Another point to note in the Simulation Argument is that Bostrom’s definitions for the parameters in his formula are inconsistent and lead to erroneous answers.
Bostrom defines the parameters in his formula as:
fp - Fraction of all human-level technological civilizations that survive to reach a posthuman stage
N - Average number of ancestor-simulations run by a posthuman civilization
H - Average number of individuals that have lived in a civilization before it reaches a posthuman stage
Under these definitions Bostrom gives the number of simulated humans as #*fp*N*H. # is the number of real civilizations, it is omitted in Bostrom’s paper because it may be cancelled from the formula for the fraction of simulated individuals.
To illustrate the inconsistency imagine a scenario where there are 10 real civilizations and 5 of these become post-human. The number of individuals that have lived in each of these 5 civilizations before they reached a post-human stage is 1X, 5X, 3X, 16X and 7X respectively. Of these 5 post-human civilizations only the first two run ancestor simulations, the first (with 1X individuals) runs 1000 simulations and the second (with 5X individuals) runs 1000000 simulations.
From the definitions given above we would calculate fp, N and H to be:
fp = 0.5
N = (1000 + 1000000 + 0 + 0 + 0)/5 = 200200
H = (1X + 5X + 3X + 16X + 7X)/5 = 6.4X
As # is 10, Bostrom’s definitions give the number of simulated individuals as 10*0.5*200200*6.4X = 6406400X, but if we do the calculation ourselves then the number of simulated individuals is clearly 1000*1X + 1000000*5X = 5001000X. Therefore there must be an inconsistency somewhere in the definitions given by Bostrom.
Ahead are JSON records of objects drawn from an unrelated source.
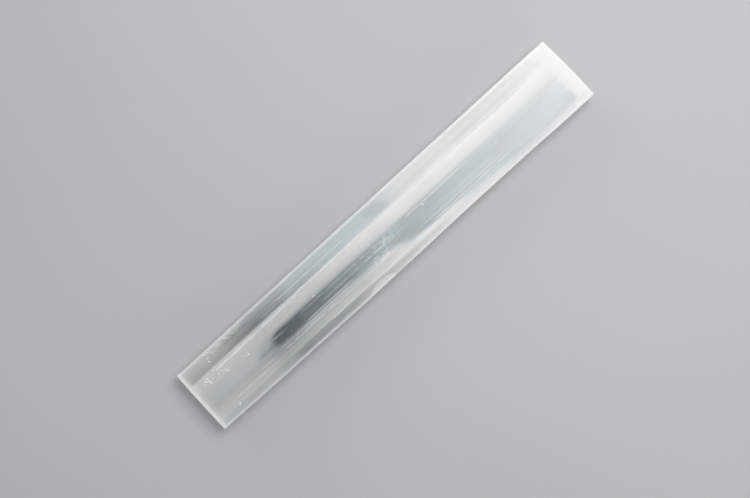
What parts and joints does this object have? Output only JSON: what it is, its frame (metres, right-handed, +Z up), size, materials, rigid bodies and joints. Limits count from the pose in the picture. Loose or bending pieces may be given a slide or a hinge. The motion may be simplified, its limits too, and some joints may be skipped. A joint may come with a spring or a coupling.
{
  "type": "selenite crystal blade",
  "caption": "Flat bar of see-through, milky fibrous gypsum, sawn square at the ends, with a cleavage ledge along one face; lies flat for display.",
  "frame": {"origin": "under the middle of the bar's box, on the surface that its broad underside lies on", "axes": "+X along the fibres towards the slightly slanted end, +Y towards the long edge beside the cleavage ledge, +Z up out of the broad upper face"},
  "size_m": [0.2158, 0.0322, 0.009],
  "materials": {
    "selenite": "satin-polished clear gypsum with milky and grey-blue streaks along the fibres, frosted at the sawn ends"
  },
  "bodies": {
    "root": {"selenite_blade": "selenite"}
  },
  "joints": []
}
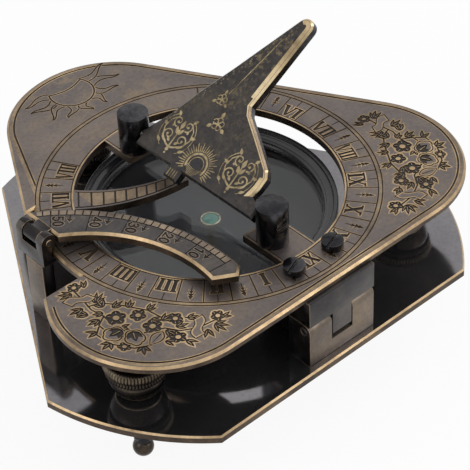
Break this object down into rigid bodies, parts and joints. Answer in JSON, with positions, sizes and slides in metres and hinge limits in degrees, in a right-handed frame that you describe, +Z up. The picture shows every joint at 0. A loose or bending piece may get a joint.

The inconsistency arises because the definition of H is wrong. The first obvious error is that Bostrom takes the average over all post-human civilizations, when only two of these actually contribute as the others do not run simulations. Correcting for this would give us a H of (1X + 5X)/2 = 3X and a number of simulated individuals of 3003000X, but we still get a wrong answer because the average should be per simulation not per civilization. Recalculating H in this way gives us:
H = (1X*1000 + 5X*1000000)/(1000 + 1000000) = 4.996004X
and thus we get the correct answer:
Number of simulated individuals = 10*0.5*200200*4.996004X = 5001000X
The above explicitly shows that Bostrom’s use of H as both the average number of individuals per real civilization and the average number of individuals per simulation is entirely improper, if was not completely obvious from the start, as it should have been.